Ancho Shrimp, Grilled Palisade Peaches & Shishito Peppers
Recipe Type: Appetizer
Author: Chef Theo Otte & Wine Director Brenda Wray
Serves: 2
  • 16 slices Palisade peaches, preferably free stone, barely ripe (or your local peaches)
  • 2 tablespoons olive oil
  • Sea salt
  • Freshly ground black pepper
  • 2 tablespoons butter
  • 18 medium shrimp, peeled & deveined
  • 4 teaspoons ground ancho chili
  • 2 teaspoons minced garlic
  • 1 teaspoon finely diced shallots
  • 2 shishito peppers, skin blistered, peeled, sliced
  • 2 shishito peppers, skin blistered, peeled, reserved for garnish
  • 1 tablespoon fresh lime juice
  • 1 cup heavy cream
  • 2 tablespoons Palisade dry white wine (or your favorite wine)
  • 1 cup cooked black rice (Forbidden Black Rice)

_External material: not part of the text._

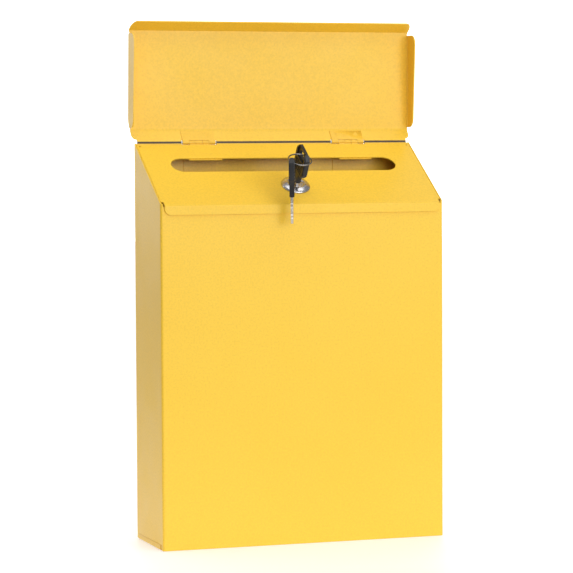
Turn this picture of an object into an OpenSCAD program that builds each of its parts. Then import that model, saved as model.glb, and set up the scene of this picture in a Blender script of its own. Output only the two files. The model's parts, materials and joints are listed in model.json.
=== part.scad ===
// Locking wall letter box: folded sheet body, sloped slotted door, rain lid, cam lock, two keys.
// X is right, Y is back, Z is up. The origin is the centre of the wall-screw pattern on the back face.

/* [Body] */
// Outside width of the body
body_w = 240; // [180:1:320]
// Outside depth of the body
body_d = 75.5; // [50:0.5:120]
// Height of the front bend, where the slope starts
front_h = 275.2; // [200:0.1:360]
// Height of the side walls at the back
rear_h = 323.5; // [240:0.1:420]
// Sheet thickness
sheet_t = 1.0; // [0.6:0.1:2]
// Outside radius of the folded front corners
corner_r = 2.0; // [1.2:0.1:5]
// Height of the flush rim of the bottom pan
rim_h = 4.2; // [3:0.1:10]

/* [Wall fixing] */
// Distance between the wall holes across
hole_dx = 180; // [100:1:220]
// Distance between the wall holes up and down
hole_dz = 200; // [100:1:260]
// Radius of a wall hole
hole_r = 3.25; // [2:0.05:5]
// Height of the pattern's centre above the base
hole_z = 160; // [120:1:200]

/* [Door] */
// Slope of the door plate above the horizontal
door_a = 32.6; // [20:0.1:45]
// Distance of the door plate's rear edge behind the front face
door_y = 74.2; // [60:0.1:120]
// Depth of the folded side flanges
door_flange = 12; // [5:0.5:20]
// Height of the lower edge of the front lip
lip_z = 267; // [255:0.1:272]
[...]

  1. Prepare grill with medium high heat. Brush peach slices with olive oil, then sprinkle with 1 teaspoon ground ancho chili, sea salt and freshly ground black pepper. Place peach slices on grill. Cook until grill marks appear, about 2 minutes, turn slices over. Grill until grill marks appear on second side. Remove slices from grill and reserve.
  2. Place butter in medium sauté pan over medium heat. When butter has melted, add shallots.
  3. Cook for 1 minute. Season shrimp with remaining ancho powder, sea salt and pepper. Add shrimp to pan and cook for 2 minutes; tossing shrimp often so they cook evenly. Add garlic and shishito pepper strips. Cook for 1 minute. Add dry white wine and lime juice, and reduce for 1 minute. Add cream to pan and reduce until sauce is slightly thickened. Add grilled peach slices to pan, and simmer for 2 minutes. Taste and adjust seasoning.
  4. To Plate: Place 1⁄2 cup of hot black rice in the center of a pasta serving plate. Repeat with a second serving plate. Divide the shrimp between the 2 plates, arranging them around rice. Spoon sauce, including peaches, over shrimp. Garnish by dusting plates with ancho powder and top rice with cilantro and reserved whole blistered shishito peppers. Serve immediately.